Songwrights Apothecary Lab

The ethereal, wordless vocals of the Oakland, California-based Thrive Choir set the tone for the album on “Formwela 1,” with Spalding joining them with simple piano chords and bass as their voices fade. As she begins to sing, the piano drops out, and she accompanies herself on bass for the first two verses. Phoelix, who co-produced the track with her, filters in sounds and effects. Spalding brings the piano back for the third verse, and as she repeats the third verse, the choir rejoins her to create a deeply affecting closing to the song, which segues into “Formwela 2.”

Ganavya, a singer who taps into many musical traditions for inspiration, shares vocals with Spalding on “Formwela 2,” which uses various instruments, including piano, guitar, and conch shell (by jazz musician Steve Turre) to create a multilayered interaction of music and sound. Wayne Shorter’s saxophone adds spice to the shifting time signatures and harmonic flights of “Formwela 3.” On the album, Spalding stays close enough to the jazz and modern R&B songwriting styles that are her strengths to keep the music from being as diaphanous as the title might suggest.

Singer and multi-instrumentalist Corey King cowrote and guests on the next three tracks, which use spare instrumentation. He and Spalding duet on “Formwela 4,” with King’s acoustic guitar providing the backing. Spalding’s piano and bass give space for the two singers to interact effectively on “Formwela 5” and “Formwela 6.”

“Formwela 7” balances calm with clamor, quiet with aggression. “Hearing is a labor like seeing,” Spalding sings, “Like seeing / Seeing for real.” The loud passage in the middle of the song reinforces the message that listening is not always a passive, meditative act, and that some things we hear may cause us to pull away and reevaluate. “Formwela 9” also mixes melody and noise, conveying the complexity of emotions and life’s mix of pleasure and pain.

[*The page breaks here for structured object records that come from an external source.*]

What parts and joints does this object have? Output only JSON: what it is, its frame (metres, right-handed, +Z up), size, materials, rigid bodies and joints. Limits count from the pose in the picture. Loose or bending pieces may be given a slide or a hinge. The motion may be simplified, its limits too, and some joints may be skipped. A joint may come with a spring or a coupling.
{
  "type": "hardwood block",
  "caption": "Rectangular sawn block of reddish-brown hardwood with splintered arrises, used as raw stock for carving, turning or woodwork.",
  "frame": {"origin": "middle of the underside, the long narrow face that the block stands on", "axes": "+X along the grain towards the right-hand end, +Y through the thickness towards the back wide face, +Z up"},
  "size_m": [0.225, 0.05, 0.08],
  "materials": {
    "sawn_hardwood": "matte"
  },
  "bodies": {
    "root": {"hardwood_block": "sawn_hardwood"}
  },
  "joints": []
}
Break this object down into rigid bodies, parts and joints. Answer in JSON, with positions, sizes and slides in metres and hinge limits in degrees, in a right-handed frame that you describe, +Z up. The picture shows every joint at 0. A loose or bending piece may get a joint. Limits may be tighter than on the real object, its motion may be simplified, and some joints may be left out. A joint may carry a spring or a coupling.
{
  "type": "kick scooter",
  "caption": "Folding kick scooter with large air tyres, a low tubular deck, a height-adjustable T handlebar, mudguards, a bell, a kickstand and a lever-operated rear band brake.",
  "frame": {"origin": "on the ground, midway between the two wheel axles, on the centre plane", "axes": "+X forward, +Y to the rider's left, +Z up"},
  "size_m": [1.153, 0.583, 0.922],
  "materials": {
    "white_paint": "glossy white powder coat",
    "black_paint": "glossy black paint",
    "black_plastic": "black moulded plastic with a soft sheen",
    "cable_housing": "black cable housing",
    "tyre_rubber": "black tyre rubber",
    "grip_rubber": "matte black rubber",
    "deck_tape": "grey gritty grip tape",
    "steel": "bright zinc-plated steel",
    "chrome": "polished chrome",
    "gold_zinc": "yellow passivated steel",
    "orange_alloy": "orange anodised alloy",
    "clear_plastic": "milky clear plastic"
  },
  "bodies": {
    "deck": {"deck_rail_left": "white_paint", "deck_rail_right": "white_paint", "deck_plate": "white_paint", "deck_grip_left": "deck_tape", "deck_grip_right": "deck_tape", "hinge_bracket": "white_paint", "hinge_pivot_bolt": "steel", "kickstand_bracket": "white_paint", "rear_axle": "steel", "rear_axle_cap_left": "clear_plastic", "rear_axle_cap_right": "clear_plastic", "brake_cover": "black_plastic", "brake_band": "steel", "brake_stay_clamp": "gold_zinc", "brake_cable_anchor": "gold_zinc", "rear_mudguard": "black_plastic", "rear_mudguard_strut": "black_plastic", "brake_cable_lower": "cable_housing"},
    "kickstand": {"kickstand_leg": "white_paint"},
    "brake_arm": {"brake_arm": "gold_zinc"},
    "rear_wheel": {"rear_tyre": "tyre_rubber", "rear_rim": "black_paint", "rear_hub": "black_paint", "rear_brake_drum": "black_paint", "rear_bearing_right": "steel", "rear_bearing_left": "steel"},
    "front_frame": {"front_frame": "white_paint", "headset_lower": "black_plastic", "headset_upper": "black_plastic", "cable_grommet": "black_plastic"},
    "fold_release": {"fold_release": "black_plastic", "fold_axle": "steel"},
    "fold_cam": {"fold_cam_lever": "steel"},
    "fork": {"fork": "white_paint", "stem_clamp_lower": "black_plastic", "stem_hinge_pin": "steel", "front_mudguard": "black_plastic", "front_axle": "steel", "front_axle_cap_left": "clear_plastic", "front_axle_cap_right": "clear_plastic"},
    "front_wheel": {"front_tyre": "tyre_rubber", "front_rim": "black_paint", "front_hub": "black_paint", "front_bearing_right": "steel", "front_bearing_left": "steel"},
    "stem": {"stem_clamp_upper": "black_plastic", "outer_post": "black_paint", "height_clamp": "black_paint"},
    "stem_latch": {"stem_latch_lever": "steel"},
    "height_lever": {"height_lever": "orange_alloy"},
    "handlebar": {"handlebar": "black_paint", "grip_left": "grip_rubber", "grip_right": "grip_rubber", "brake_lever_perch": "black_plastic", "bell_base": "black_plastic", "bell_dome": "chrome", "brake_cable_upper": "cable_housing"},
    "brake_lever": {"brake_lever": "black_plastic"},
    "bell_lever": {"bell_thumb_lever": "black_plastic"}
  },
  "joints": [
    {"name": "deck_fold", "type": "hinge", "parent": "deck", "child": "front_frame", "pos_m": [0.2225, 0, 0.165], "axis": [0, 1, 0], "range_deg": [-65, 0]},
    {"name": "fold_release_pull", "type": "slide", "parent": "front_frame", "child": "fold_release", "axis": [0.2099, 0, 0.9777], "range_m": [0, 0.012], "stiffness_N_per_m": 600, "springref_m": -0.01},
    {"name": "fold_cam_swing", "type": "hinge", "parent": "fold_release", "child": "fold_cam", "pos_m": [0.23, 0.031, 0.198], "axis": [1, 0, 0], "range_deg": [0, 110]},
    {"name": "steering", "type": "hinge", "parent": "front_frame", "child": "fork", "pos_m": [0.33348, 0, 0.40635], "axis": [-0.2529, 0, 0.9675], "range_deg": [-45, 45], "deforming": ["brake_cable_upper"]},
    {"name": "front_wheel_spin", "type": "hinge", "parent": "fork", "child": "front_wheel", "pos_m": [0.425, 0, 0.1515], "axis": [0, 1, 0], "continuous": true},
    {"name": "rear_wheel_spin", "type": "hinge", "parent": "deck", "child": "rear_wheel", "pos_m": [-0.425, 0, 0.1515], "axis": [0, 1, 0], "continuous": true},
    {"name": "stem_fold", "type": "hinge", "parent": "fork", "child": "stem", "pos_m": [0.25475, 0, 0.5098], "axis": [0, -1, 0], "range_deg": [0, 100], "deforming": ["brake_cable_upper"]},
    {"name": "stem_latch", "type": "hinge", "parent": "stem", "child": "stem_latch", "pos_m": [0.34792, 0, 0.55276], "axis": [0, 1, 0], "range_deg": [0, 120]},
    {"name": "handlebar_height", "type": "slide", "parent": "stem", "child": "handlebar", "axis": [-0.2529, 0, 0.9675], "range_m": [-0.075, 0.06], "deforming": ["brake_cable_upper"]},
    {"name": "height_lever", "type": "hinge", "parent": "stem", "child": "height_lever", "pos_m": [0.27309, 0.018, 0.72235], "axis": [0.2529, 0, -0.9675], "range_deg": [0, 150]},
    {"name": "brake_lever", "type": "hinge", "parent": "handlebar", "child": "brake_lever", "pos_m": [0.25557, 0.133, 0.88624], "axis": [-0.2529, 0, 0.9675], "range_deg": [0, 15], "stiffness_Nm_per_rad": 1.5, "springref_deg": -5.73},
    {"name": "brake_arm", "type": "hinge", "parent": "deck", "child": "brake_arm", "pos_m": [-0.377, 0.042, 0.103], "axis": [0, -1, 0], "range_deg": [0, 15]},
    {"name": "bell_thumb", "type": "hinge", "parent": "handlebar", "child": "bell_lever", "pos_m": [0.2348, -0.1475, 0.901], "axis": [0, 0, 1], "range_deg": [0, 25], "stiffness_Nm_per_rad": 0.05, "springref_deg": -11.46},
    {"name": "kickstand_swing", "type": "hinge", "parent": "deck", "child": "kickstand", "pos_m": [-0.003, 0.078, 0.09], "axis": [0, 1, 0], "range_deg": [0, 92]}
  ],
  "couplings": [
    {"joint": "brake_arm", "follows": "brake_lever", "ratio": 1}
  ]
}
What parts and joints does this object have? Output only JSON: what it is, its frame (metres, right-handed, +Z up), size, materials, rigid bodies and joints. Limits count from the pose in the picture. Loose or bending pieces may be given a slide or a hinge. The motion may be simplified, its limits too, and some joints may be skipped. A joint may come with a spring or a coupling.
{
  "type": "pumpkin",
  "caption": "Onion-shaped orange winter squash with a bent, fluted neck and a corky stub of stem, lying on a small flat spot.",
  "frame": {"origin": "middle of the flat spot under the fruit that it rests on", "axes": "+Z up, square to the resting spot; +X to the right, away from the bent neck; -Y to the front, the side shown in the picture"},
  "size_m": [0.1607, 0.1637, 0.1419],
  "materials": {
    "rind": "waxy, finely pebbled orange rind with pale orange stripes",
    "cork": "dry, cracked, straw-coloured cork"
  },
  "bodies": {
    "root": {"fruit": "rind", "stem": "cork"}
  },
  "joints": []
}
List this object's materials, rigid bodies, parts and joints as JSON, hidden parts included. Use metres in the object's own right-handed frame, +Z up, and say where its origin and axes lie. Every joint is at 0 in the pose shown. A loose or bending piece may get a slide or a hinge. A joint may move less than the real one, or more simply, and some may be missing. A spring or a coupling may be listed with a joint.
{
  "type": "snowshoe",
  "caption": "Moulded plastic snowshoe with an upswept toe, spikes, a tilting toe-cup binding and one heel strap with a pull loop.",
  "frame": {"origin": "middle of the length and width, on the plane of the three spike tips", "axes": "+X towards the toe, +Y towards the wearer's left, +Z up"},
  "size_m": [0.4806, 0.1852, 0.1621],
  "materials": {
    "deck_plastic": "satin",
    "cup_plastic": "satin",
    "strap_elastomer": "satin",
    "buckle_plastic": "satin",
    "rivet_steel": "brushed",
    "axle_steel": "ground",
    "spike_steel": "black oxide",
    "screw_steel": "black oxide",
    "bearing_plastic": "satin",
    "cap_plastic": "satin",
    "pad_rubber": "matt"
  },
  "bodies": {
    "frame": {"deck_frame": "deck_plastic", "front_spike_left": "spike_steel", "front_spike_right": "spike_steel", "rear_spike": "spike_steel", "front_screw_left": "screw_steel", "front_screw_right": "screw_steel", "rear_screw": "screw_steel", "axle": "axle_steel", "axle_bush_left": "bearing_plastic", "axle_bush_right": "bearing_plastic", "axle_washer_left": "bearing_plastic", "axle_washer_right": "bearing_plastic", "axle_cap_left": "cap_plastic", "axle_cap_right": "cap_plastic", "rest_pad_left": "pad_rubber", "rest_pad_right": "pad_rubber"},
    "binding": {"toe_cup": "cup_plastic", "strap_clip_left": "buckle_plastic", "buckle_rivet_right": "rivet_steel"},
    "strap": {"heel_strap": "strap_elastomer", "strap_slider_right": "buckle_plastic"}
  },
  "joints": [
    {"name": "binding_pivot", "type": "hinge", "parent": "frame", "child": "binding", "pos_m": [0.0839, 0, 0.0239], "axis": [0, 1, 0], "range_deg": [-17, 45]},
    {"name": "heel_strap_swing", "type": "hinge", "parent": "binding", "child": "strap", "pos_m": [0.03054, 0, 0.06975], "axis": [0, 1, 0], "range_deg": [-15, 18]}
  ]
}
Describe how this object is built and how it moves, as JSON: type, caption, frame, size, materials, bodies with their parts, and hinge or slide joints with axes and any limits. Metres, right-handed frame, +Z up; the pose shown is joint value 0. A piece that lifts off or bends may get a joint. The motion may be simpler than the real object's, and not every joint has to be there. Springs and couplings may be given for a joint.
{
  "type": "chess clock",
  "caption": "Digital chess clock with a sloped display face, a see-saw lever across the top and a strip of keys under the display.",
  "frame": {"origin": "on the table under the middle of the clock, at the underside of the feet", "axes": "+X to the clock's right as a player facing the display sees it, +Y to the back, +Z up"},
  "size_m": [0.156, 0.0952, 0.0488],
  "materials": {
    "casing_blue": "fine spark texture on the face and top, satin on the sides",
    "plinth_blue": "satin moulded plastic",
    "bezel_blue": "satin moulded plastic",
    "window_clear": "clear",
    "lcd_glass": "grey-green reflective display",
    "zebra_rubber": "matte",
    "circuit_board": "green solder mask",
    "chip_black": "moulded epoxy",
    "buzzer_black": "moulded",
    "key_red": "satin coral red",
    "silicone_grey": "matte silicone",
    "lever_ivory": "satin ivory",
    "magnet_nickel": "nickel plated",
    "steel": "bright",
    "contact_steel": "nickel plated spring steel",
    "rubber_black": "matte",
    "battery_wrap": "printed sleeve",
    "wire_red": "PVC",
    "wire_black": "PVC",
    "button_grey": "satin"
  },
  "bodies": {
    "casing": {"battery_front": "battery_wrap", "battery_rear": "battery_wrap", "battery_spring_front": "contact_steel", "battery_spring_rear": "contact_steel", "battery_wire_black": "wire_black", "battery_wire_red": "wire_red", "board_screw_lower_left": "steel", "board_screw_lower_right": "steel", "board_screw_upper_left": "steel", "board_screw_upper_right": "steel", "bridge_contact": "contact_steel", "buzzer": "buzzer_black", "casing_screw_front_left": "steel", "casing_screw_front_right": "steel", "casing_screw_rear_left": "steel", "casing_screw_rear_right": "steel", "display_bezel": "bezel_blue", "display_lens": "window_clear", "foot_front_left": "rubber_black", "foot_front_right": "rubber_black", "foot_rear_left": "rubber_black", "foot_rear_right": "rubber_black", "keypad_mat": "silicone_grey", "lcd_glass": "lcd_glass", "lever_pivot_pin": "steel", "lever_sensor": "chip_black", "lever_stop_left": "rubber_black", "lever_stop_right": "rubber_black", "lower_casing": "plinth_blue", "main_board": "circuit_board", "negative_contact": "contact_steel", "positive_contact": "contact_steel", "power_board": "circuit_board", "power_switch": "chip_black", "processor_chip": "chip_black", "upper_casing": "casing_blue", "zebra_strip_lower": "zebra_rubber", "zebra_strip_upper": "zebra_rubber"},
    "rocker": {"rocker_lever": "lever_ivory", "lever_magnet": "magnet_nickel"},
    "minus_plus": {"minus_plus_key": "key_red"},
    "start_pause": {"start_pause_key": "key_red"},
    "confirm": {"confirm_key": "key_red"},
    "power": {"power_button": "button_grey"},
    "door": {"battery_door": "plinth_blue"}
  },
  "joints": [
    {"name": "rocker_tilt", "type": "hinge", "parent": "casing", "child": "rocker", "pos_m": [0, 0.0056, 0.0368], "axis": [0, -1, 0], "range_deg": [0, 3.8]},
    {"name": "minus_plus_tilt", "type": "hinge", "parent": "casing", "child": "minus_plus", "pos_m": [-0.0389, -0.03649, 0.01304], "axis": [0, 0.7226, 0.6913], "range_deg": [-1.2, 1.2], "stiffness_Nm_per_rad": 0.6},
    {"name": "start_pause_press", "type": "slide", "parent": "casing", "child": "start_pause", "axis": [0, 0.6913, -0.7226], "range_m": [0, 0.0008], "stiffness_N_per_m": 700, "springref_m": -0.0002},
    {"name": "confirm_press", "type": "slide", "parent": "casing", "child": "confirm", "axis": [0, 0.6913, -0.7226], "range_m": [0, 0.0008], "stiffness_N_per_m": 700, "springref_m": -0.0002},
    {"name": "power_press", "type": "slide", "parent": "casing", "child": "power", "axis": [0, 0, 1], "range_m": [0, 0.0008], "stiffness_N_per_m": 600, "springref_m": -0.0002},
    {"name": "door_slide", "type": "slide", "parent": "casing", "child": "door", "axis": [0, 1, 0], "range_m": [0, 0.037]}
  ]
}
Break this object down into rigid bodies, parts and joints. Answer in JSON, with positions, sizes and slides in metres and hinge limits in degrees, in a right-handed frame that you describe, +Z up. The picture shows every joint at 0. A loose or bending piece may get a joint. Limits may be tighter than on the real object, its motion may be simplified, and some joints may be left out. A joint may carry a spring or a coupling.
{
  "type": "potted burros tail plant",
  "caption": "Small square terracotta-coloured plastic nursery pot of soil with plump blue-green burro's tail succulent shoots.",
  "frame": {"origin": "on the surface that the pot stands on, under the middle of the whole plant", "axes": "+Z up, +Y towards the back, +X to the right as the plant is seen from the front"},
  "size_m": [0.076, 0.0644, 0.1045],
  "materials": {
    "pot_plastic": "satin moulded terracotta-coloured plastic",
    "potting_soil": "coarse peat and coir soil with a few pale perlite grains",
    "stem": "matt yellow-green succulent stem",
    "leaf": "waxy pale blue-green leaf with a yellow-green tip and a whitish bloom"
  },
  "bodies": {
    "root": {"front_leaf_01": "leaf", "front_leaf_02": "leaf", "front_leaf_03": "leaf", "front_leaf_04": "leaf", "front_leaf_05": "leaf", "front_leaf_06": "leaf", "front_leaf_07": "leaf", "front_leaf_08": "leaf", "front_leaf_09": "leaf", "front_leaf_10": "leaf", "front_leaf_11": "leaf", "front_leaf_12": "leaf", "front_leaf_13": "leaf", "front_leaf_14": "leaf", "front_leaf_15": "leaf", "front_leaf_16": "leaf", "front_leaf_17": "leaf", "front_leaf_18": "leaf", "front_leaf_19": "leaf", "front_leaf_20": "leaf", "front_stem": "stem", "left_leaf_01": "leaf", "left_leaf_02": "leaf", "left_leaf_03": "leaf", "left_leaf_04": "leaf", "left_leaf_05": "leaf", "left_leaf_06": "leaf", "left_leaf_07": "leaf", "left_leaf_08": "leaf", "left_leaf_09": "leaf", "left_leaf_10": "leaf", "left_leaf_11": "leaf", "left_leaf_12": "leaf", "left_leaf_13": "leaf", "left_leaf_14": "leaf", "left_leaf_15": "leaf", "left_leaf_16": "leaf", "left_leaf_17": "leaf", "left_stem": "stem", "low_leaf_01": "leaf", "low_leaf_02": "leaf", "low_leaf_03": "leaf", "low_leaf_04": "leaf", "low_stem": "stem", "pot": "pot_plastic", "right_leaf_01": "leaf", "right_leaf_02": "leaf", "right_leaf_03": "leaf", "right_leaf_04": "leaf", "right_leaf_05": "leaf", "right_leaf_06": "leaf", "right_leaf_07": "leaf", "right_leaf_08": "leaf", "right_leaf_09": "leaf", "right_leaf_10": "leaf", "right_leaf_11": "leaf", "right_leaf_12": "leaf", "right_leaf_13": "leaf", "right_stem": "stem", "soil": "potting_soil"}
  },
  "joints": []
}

Pianist Leo Genovese, who plays in Spalding’s band but also has a number of recordings under his own name, wrote the music for “Formwela 8.” The track is largely instrumental, with a wordless vocal chorus by Spalding, Genovese, and other members of Spalding’s band. It runs over 11 minutes, and it’s the only song that hints at a New Age, Reiki-session vibe. I enjoyed the calm unfolding of the song’s melodies, but it meanders a bit.

Songwrights Apothecary Lab

The credits for Songwrights Apothecary Lab list various producers and recording engineers, but no recording studios. Information on the website for the project leads me to believe recording took place at studios in New York City and Oregon. Oscar Zambrano has mastered the disc to give the music a consistently open, vibrant, and detailed sound. Spalding’s bass is full and powerful, and voices throughout the disc have texture and realism.

I don’t think Spalding’s intentions for the album would have been compromised by assigning song titles. Not doing so seems a deliberate bid for novelty. Despite that small reservation, the high quality of the music on Songwrights Apothecary Lab allowed me to enjoy it and to feel some of the healing power Spalding intended.